Branching by Abstraction

Branching by abstraction and feature toggling is a prerequisite for trunk-only development. At the end-of the day, you do want the users to get a full feature, not the thirty increments that it consists of. What’s absolutely fantastic about branching by abstraction is that it enforces architectural stringency; you have to be able to isolate the functionality you’re changing or adding so that it can be replaced and/or toggled on. This prohibits certain constructs from ever emerging in your codebase. And it’s driven by trunk-only development…

Communication and Cooperation

Given that a team wants to use trunk-only development to release code frequently, it cannot throw pull requests around for every single teeny tiny change. That would result in too much interruption. Instead, such teams go back to basics and rely more on pair programming and communication, structured code reviews, and design meetings. To be fair, this is more a consequence of abolishing pull requests, but it stems from the intention to avoid pull requests.
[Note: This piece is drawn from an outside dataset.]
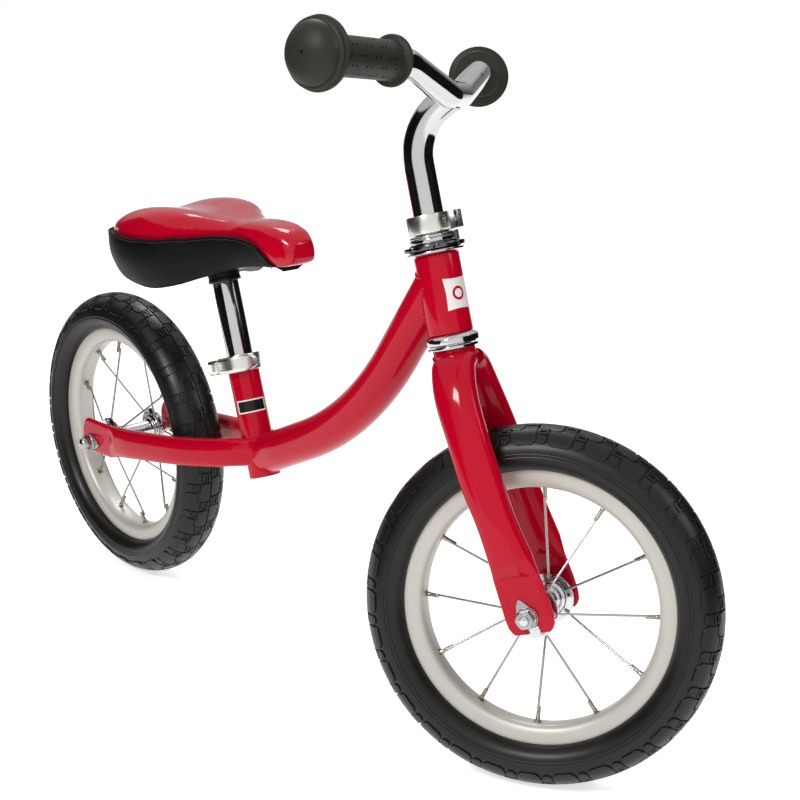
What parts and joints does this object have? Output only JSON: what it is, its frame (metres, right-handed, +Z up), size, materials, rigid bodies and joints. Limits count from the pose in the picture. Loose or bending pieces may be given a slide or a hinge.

What About Manual Testing?

It’s neither controversial, nor a bad idea to have a feature branch undergo manual testing. The same applies to trunk-only development, but it happens when a feature is about to be toggled on. No difference. 

Summary

Branching from branches to develop code may work in large settings with hard demarcation lines. Trunk-only development drives a number of good practices that every programmer and team should master.